Y así lo creo yo. No, jamás me he leído el Quijote. Y no me avergüenzo de ello, no soy un ser inferior física o intelectualmente por ello. Y es que, como dice Cesare Pavese en su libro La Literatura Norteamericana y Otros Ensayos (1987), “Hay un obstáculo para la lectura (es el mismo en todas las esferas de la vida): la excesiva confianza en uno mismo, la falta de humildad, la negativa a aceptar lo otro, lo diferente”. Creo que nos referimos a lo mismo: esa persona que va en el metro con su libro de Cela, que echa una ojeada al ejemplar de lo último de Marian Keyes que llevo, y gira la cara, como si no valiera la pena seguir mirando. Puede ser que crea que él está leyendo y yo no. Pero, ¿qué es leer? Leer es la acción y efecto de comprender y asimilar un texto escrito. La receta de los rollitos de primavera (o del pato a la naranja con paté de furulú de foá, para dicho usuario del metro), ¿Quién te lo ha contado?, de Keyes, o La Colmena, de Cela. ¿O acaso ocurre lo que indica Josep Pla en Notes del capvesprol (1980), “l’activitat literària – i en general totes les activitats artístiques – és plena d’envejosos de la més baixa qualitat, que són els qui actuen per vanitat i per popularisme”? En ocasiones, por supuesto, pero generalizar nunca es bueno. Sin embargo así ocurre: me bajé del metro sintiéndome despreciada con mi libro de Keyes. Pero, ¿a dónde me dirigía? A hacer mi examen de teatro inglés, ya se sabe: Shakespeare, Marlowe, y demás autores cuyas obras leí en versión original y que nuestro “Celáfilo” habrá oído, como mucho, nombrar en “Saber y Ganar”.

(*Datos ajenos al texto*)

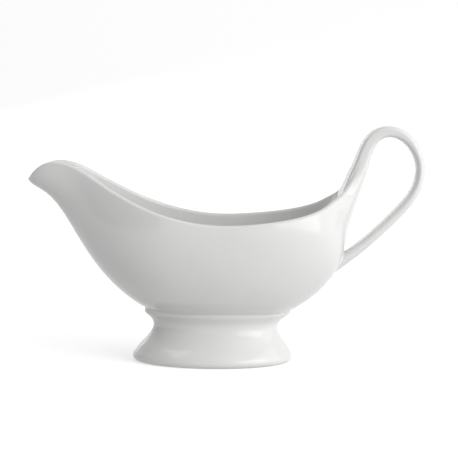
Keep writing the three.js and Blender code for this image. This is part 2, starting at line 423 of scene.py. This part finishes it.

A siete meses de licenciarme en Filología Inglesa y haber leído lo más importante de la literatura en dicho idioma, no solo por obligación sino por placer, sigo sorprendiéndome de encontrarme gente que piensa que se hace necesario mirar por encima del hombro a quien lleva el “ADN” en lugar de “El País”. Y es que tengo la convicción de que, tanto cuando me entrego a Dr Faustus como cuando estoy con la propaganda de Media Markt, estoy leyendo. Y así lo creen mis amigos no universitarios que pasan de Romeo y Julieta pero que llevan trabajando y aprendiendo sobre la vida real desde mucho antes que yo, y con los que podrás hablar de muchas más cosas que con el típico “tontito de universidad”, como ellos le llaman entre risas.
Por cierto, recomiendo a todo aquel que no lo haya hecho, que lea Harry Potter y el Prisionero de Azkabán. Un argumento y una dosis de imaginación que ni Platón, el día que se le ocurrió lo del mundo inteligible, le puso a La República.